Bien que l'article commence par la dystopie d'Atwood, il met en évidence un modèle d'extraction capitaliste de la plus-value tel qu'il a été théorisé par Marx. Après avoir exploré les thèmes de The Handmaid's Tale, l'article s'intéresse à l'extraction et à la plus-value, d'abord sous la forme de la reproduction, avant d'appliquer la théorie de l'extraction à d'autres dystopies de science-fiction. Matrix, Never Let Me Go, Blade Runner 2049 et Under The Skin de Johnathan Glazer sont étudiés et démontrés pour suggérer que leurs racines ne sont pas une spéculation du futur mais un produit enraciné dans le monde dans lequel nous vivons. Dans le Manifeste Cyborg 2 de Donna Harroway, elle déclare :
"La frontière entre la science-fiction et la réalité sociale est une illusion d'optique".
Il est assez significatif que The Handmaid's Tale soit parfois classé dans la catégorie de la science-fiction dystopique. À vrai dire, elle semble trop éloignée pour être considérée comme une possibilité ou une représentation de la vérité. La fiction spéculative est généralement guidée par le dialogue culturel de l'époque et, après trente ans sur nos étagères, ce livre en dit long sur le chemin parcouru par la société en matière de droits de la femme, notamment lorsqu’on observe la regression en ce qui concerne l’IVG aux États-Unis depuis 2022.
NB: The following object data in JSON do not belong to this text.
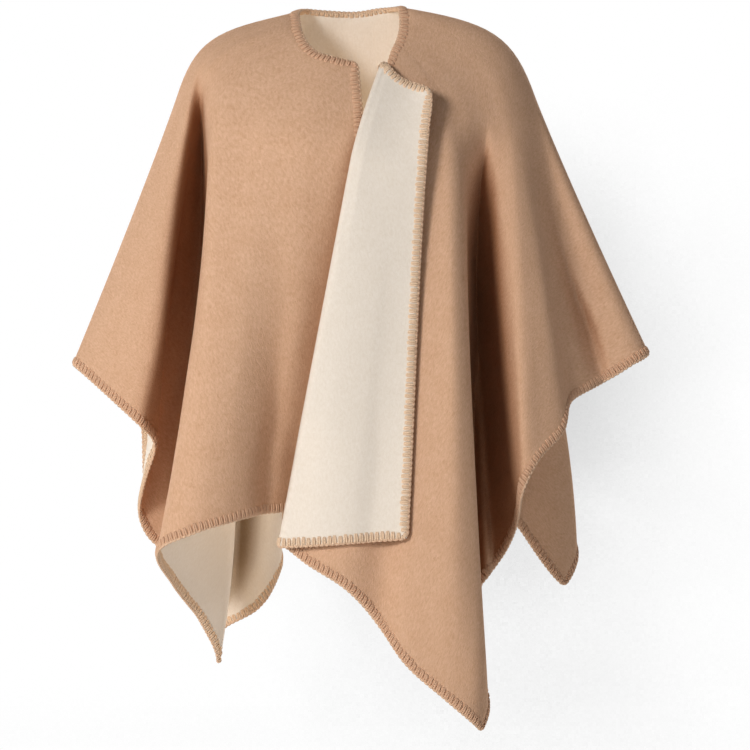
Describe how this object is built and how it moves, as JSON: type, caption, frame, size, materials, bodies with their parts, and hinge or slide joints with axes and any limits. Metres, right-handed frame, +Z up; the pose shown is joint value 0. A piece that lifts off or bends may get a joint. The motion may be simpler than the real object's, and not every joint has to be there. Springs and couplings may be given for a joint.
{
  "type": "poncho",
  "caption": "Open-front wool poncho hanging as worn, one front edge turned back as a revers, all edges finished with blanket stitch.",
  "frame": {"origin": "midway between the two points where the neck opening crosses the shoulders, at the underside of the cloth", "axes": "+Z up, +X towards the wearer's left, -Y towards the front"},
  "size_m": [0.7775, 0.5002, 0.9539],
  "materials": {
    "camel_face": "brushed wool nap, matt",
    "cream_face": "brushed wool nap, matt"
  },
  "bodies": {
    "root": {"right_front": "camel_face", "back": "camel_face", "left_front": "camel_face", "left_revers": "cream_face"}
  },
  "joints": []
}
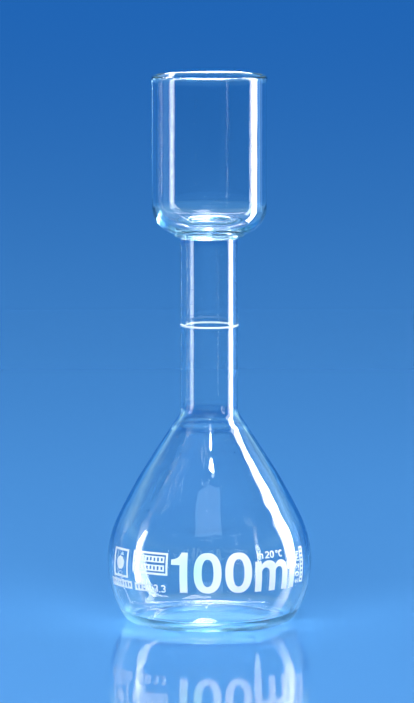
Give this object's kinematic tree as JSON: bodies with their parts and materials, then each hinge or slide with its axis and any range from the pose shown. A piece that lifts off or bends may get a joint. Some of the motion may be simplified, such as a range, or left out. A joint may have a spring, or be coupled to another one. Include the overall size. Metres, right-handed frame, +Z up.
{
  "type": "volumetric flask",
  "caption": "Clear glass volumetric flask with a pear-shaped bulb, narrow neck with an enamel ring mark, wide open cup mouth and white enamel capacity inscription.",
  "frame": {"origin": "centre of the foot's contact plane, on the flask's axis", "axes": "+Z up along the axis of the neck; the inscription faces -Y, with +X to its right"},
  "size_m": [0.0592, 0.0593, 0.159],
  "materials": {
    "clear_glass": "clear, fire-polished borosilicate glass",
    "white_enamel": "white ceramic enamel, screen-printed and fired, satin"
  },
  "bodies": {
    "root": {"bulb": "clear_glass", "neck_tube": "clear_glass", "cup": "clear_glass", "ring_mark": "white_enamel", "capacity_0_first": "white_enamel", "capacity_0_second": "white_enamel", "capacity_1": "white_enamel", "capacity_l": "white_enamel", "capacity_m": "white_enamel", "glass_number_3_first": "white_enamel", "glass_number_3_second": "white_enamel", "glass_number_point": "white_enamel", "low_bar_left": "white_enamel", "low_bar_right": "white_enamel", "origin_bar": "white_enamel", "square_frame": "white_enamel", "square_frame_disc": "white_enamel", "temperature_0": "white_enamel", "temperature_2": "white_enamel", "temperature_C": "white_enamel", "temperature_I": "white_enamel", "temperature_degree": "white_enamel", "temperature_n": "white_enamel", "tolerance_0": "white_enamel", "tolerance_2": "white_enamel", "tolerance_l": "white_enamel", "tolerance_m": "white_enamel", "tolerance_minus": "white_enamel", "tolerance_plus": "white_enamel", "tolerance_point": "white_enamel", "wide_frame": "white_enamel", "wide_frame_lower_bar": "white_enamel", "wide_frame_upper_bar": "white_enamel"}
  },
  "joints": []
}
“Her fault, her fault, her fault.” - Margaret Atwood
Le roman et la série Amazon Prime racontent bien le climat actuel et la culture de la culpabilisation des victimes. Lorsque Ofwarren révèle qu'elle a été victime d'un viol collectif à l'âge de quatorze ans. Tante Lydia demande : "C'est la faute de qui ?" Et les servantes chantent : "Sa faute, sa faute, sa faute. Donnez-lui une leçon, donnez-lui une leçon !" En explorant la société actuelle de la culture de la culpabilisation des victimes et le taux de femmes qui ne se manifestent pas après avoir été agressées, on atteint le chiffre stupéfiant de 75 %. L'affaire de viol internationalement connue de Brock Turner, qui n'a purgé que quelques mois de prison, a perpétué une culture dans laquelle le violeur devient la victime, à l'instar de la relation entre M. Waterford et Ofglen.
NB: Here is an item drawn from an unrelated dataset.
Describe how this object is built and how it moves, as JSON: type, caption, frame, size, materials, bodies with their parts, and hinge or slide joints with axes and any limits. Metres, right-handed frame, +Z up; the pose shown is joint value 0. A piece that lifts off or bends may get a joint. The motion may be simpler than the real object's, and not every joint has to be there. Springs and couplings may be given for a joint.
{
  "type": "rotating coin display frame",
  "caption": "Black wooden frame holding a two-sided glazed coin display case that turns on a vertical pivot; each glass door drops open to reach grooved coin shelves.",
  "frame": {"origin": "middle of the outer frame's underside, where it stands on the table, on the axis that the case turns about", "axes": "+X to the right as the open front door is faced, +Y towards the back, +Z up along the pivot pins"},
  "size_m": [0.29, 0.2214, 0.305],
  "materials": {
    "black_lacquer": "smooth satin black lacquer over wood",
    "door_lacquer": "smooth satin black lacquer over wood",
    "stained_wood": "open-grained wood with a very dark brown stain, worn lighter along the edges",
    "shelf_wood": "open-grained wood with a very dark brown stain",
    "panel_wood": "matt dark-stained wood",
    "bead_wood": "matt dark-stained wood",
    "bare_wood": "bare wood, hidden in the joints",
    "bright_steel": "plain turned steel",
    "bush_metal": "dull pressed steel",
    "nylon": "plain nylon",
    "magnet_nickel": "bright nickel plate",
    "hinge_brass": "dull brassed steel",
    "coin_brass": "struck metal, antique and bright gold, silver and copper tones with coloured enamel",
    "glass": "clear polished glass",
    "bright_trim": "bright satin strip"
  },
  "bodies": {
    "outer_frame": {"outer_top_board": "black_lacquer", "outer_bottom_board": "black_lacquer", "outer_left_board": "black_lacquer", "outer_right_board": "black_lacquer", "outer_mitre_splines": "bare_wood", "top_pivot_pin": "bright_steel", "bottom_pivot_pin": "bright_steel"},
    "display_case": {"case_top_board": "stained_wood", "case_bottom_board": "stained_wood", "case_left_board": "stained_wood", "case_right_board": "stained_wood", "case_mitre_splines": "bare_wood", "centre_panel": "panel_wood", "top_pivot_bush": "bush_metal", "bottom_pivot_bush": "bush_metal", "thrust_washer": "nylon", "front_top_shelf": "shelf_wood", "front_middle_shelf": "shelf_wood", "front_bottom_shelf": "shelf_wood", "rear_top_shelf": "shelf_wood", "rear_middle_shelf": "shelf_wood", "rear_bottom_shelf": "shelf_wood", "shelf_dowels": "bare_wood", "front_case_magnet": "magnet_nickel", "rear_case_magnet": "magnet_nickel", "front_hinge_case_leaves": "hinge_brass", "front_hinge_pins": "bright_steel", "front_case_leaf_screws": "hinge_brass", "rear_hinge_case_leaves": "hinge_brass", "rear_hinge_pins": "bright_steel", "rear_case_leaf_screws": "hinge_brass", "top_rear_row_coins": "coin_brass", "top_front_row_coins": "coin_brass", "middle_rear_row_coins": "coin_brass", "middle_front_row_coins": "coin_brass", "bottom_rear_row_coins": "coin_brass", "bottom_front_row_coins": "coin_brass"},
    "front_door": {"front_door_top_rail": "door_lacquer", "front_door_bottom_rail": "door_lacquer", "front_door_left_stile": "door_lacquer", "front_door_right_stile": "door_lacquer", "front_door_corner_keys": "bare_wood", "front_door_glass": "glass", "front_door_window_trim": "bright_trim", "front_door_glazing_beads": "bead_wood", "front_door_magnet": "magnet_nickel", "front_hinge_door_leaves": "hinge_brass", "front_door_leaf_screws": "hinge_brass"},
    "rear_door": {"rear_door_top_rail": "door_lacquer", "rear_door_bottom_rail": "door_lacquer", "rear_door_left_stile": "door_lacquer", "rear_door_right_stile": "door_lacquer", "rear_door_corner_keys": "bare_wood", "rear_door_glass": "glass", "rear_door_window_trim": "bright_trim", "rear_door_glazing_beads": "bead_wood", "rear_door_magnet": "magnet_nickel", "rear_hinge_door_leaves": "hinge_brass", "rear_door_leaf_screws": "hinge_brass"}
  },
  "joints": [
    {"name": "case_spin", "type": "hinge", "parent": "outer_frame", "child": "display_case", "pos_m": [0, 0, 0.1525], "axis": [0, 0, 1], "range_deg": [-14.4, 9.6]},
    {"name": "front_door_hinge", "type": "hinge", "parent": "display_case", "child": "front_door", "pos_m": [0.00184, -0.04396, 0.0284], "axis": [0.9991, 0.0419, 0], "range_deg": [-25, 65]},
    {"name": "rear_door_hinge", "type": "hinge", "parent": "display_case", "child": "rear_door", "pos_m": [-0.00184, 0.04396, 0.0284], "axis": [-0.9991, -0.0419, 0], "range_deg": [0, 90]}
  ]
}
Au cours de l'année 2016 et jusqu'à la fin du mois de mars 2017, l'enquête sur la criminalité en Angleterre et au Pays de Galles (Crime Survey for England and Wales 5 - CSEW) a estimé que seuls 15 % des cas de viol sont traités et que les taux de condamnation pour viol sont bien inférieurs à ceux d'autres crimes, puisque seuls 5,7 % des cas signalés aboutissent à une condamnation de l'auteur du délit. Enfin, un tiers des personnes interrogées pensent que les femmes qui flirtent sont en partie responsables des viols qu'elles subissent. Ainsi, même après trente ans, le livre et la série révèlent une culture dans laquelle les femmes victimes sont tenues pour responsables des crimes commis par les hommes, puisqu'elles sont nommées gardiennes de la libido vagabonde.On retrouve des résultats tout aussi glaçant dans une récente enquête IPSOS.
L'ardent anti-féminisme
À l'exception de Nick, les hommes de Gilead sont de vils sujets de la masculinité toxique. Cependant, les aspects les plus inquiétants de la série sont les femmes qui consomment le patriarcat et restent en silence alors que les femmes sont soumises à la misogynie, à la coercition et au contrôle. Serena Joy, l'épouse de M. Waterford, est une fidèle supportrice du régime oppressif et une militante de l'antiféminisme. Elle est le prototype de Phyllis Schlafly, une conservatrice californienne qui a abrogé l'amendement sur l'égalité des droits. Ce qui est inquiétant, c'est que la Serena Joy d'aujourd'hui pourrait également être modelée sur certaines femmes très en vue telles que Melania Trump ou, pire encore, Pauline Hanson, une ardente antiféministe qui a proposé de réduire le congé parental parce que, selon elle, "les femmes tomberaient enceintes d'elles-mêmes". Plus récemment, l'abrogation des droits des femmes a été signée par Kay Ivey qui a fait passer en Alabama un projet de loi visant à empêcher l'avortement à n'importe quel stade et dans n'importe quelle circonstance.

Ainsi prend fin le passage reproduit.